Fathers join together with mothers in cultivating a familial unit of love, enabling their children to flourish.

Simeon and the Presentation of the Lord portrayed in the Joyful Mysteries Chapel
When Jesus was a child, St. Joseph and Mary brought him to the temple to consecrate his life to God.

Train up a Child

It is also a father’s duty to instruct his children in the ways of the Lord, teaching them spiritual truths. Fathers are to discipline their children when necessary, but also to show them compassion, parenting them with patience and gentleness. The Scriptures tell us:

Proverbs 22:6 – Train up a child in the way he should go,
and when he is old he will not depart from it.

Psalm 102:13 – As a father has compassion on his children,
so the Lord has compassion on those who fear him.

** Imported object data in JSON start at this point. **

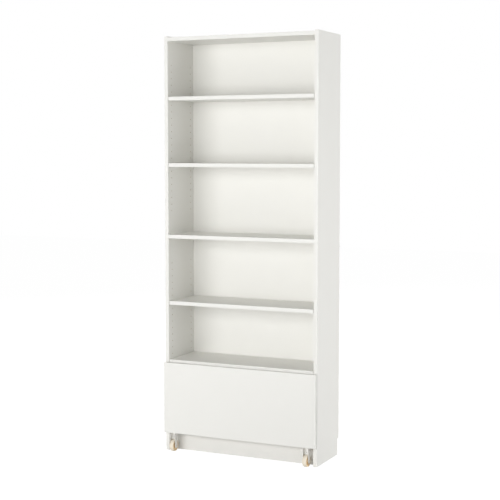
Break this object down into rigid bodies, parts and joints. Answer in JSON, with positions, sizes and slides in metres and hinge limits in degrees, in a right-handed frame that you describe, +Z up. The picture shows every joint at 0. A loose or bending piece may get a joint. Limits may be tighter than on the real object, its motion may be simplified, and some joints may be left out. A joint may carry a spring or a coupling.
{
  "type": "bookcase with a bottom drawer",
  "caption": "Tall narrow white bookcase: open shelf compartments over one wide handleless drawer whose front rolls on small casters.",
  "frame": {"origin": "on the floor, under the middle of the footprint (case, drawer front and the wheels that stand 16.5 mm proud of it)", "axes": "+Z up, +X to the right seen from the front, +Y to the back: the front faces -Y"},
  "size_m": [0.8, 0.3166, 2.02],
  "materials": {
    "white_foil": "particle board faced and edged with smooth white foil, low satin",
    "drawer_foil": "thin particle board faced with white foil, satin",
    "white_hardboard": "thin hardboard, white lacquered front face",
    "pin_steel": "bright zinc-plated steel",
    "cam_zinc": "die-cast zinc, dull",
    "screw_steel": "zinc-plated steel",
    "zinc_steel": "pressed zinc-plated steel sheet",
    "tan_hub": "moulded tan plastic",
    "cream_tyre": "soft cream tread, satin",
    "glide_plastic": "moulded plastic"
  },
  "bodies": {
    "case": {"side_panel_left": "white_foil", "side_panel_right": "white_foil", "top_panel": "white_foil", "fixed_shelf": "white_foil", "bottom_panel": "white_foil", "plinth": "white_foil", "back_panel": "white_hardboard", "adjustable_shelf_1": "white_foil", "adjustable_shelf_2": "white_foil", "adjustable_shelf_3": "white_foil", "adjustable_shelf_4": "white_foil", "shelf_pin_1_left_front": "pin_steel", "shelf_pin_1_left_rear": "pin_steel", "shelf_pin_1_right_front": "pin_steel", "shelf_pin_1_right_rear": "pin_steel", "shelf_pin_2_left_front": "pin_steel", "shelf_pin_2_left_rear": "pin_steel", "shelf_pin_2_right_front": "pin_steel", "shelf_pin_2_right_rear": "pin_steel", "shelf_pin_3_left_front": "pin_steel", "shelf_pin_3_left_rear": "pin_steel", "shelf_pin_3_right_front": "pin_steel", "shelf_pin_3_right_rear": "pin_steel", "shelf_pin_4_left_front": "pin_steel", "shelf_pin_4_left_rear": "pin_steel", "shelf_pin_4_right_front": "pin_steel", "shelf_pin_4_right_rear": "pin_steel", "cam_lock_top_panel_1": "cam_zinc", "cam_lock_top_panel_2": "cam_zinc", "cam_lock_top_panel_3": "cam_zinc", "cam_lock_top_panel_4": "cam_zinc", "cam_lock_fixed_shelf_1": "cam_zinc", "cam_lock_fixed_shelf_2": "cam_zinc", "cam_lock_fixed_shelf_3": "cam_zinc", "cam_lock_fixed_shelf_4": "cam_zinc", "cam_lock_bottom_panel_1": "cam_zinc", "cam_lock_bottom_panel_2": "cam_zinc", "cam_lock_bottom_panel_3": "cam_zinc", "cam_lock_bottom_panel_4": "cam_zinc"},
    "drawer": {"drawer_front": "white_foil", "drawer_back": "drawer_foil", "drawer_bottom": "white_hardboard", "drawer_side_left": "drawer_foil", "drawer_side_right": "drawer_foil", "drawer_glide_left": "glide_plastic", "drawer_glide_right": "glide_plastic", "caster_bracket_left": "zinc_steel", "caster_bracket_right": "zinc_steel", "caster_axle_left": "screw_steel", "caster_axle_right": "screw_steel", "caster_screw_left_1": "screw_steel", "caster_screw_left_2": "screw_steel", "caster_screw_right_1": "screw_steel", "caster_screw_right_2": "screw_steel"},
    "caster_wheel_left": {"caster_hub_left": "tan_hub", "caster_tyre_left": "cream_tyre"},
    "caster_wheel_right": {"caster_hub_right": "tan_hub", "caster_tyre_right": "cream_tyre"}
  },
  "joints": [
    {"name": "drawer_slide", "type": "slide", "parent": "case", "child": "drawer", "axis": [0, -1, 0], "range_m": [0, 0.175]},
    {"name": "caster_spin_left", "type": "hinge", "parent": "drawer", "child": "caster_wheel_left", "pos_m": [-0.352, -0.12975, 0.0285], "axis": [1, 0, 0], "continuous": true},
    {"name": "caster_spin_right", "type": "hinge", "parent": "drawer", "child": "caster_wheel_right", "pos_m": [0.352, -0.12975, 0.0285], "axis": [1, 0, 0], "continuous": true}
  ],
  "couplings": [
    {"joint": "caster_spin_left", "follows": "drawer_slide", "rad_per_m": 35.088},
    {"joint": "caster_spin_right", "follows": "drawer_slide", "rad_per_m": 35.088}
  ]
}
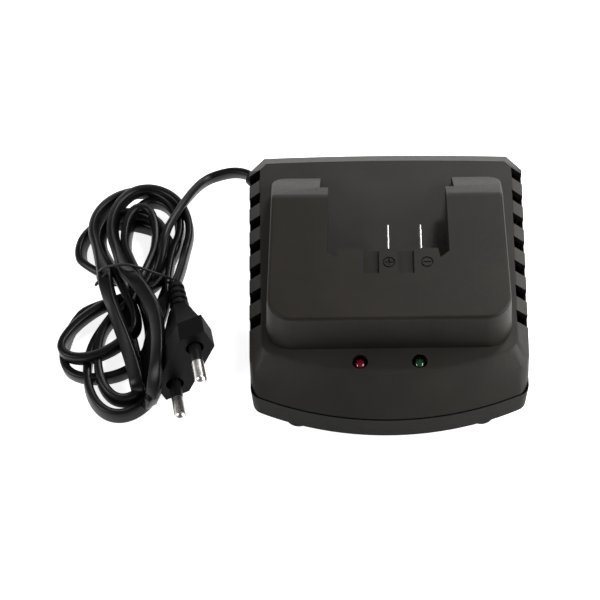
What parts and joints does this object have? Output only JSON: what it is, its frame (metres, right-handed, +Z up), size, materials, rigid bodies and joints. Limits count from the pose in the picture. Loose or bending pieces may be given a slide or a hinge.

Ephesians 6:4 – And, fathers, do not provoke your children to anger, but bring them up in the discipline and instruction of the Lord.

St. Joseph, Defender of the Church and Patron of Workers Mosaic
St. Joseph portrayed with the Christ Child in the St. Joseph, Defender of the Church and Patron of Workers Mosaic.

Fathers Rejoice in the Gift of Children

The Bible states the children are a gift from the Lord and bring joy to their parents. Fathers are to rejoice in the gift of children, and children are obliged to respect their fathers and mothers. 

Proverbs 17:6 – Children’s children are the crown of the elderly,
and the glory of children is their parentage.

Proverbs 4:1-4 – Listen, children, to a father’s instruction,
and be attentive, that you may gain insight;
for I give you good precepts:
do not forsake my teaching.
When I was a son with my father,
tender, and my mother’s favorite,
he taught me, and said to me,
“Let your heart hold fast my words;
keep my commandments, and live.

Fathers in the Basilica

The Basilica honors many fathers in its sacred art and architecture in the Basilica. It portrays God the Father in the Trinity Dome, the Crypt Church nave archway, a Venetian glass mosaic in the Mary, Help of Christians Chapel, and in the Trinity Dome windows. Saint Joseph, who demonstrated godly fatherhood on earth, serving as earthly father to Jesus, is portrayed in Holy Family at Rest relief, the St. Joseph Chapel, and the St. Joseph, Defender of the Church and Patron of Workers Mosaic in the upper church, among other places.

This Father’s Day, we praise God for being our Heavenly Father, and for the blessing of earthly fathers and father figures.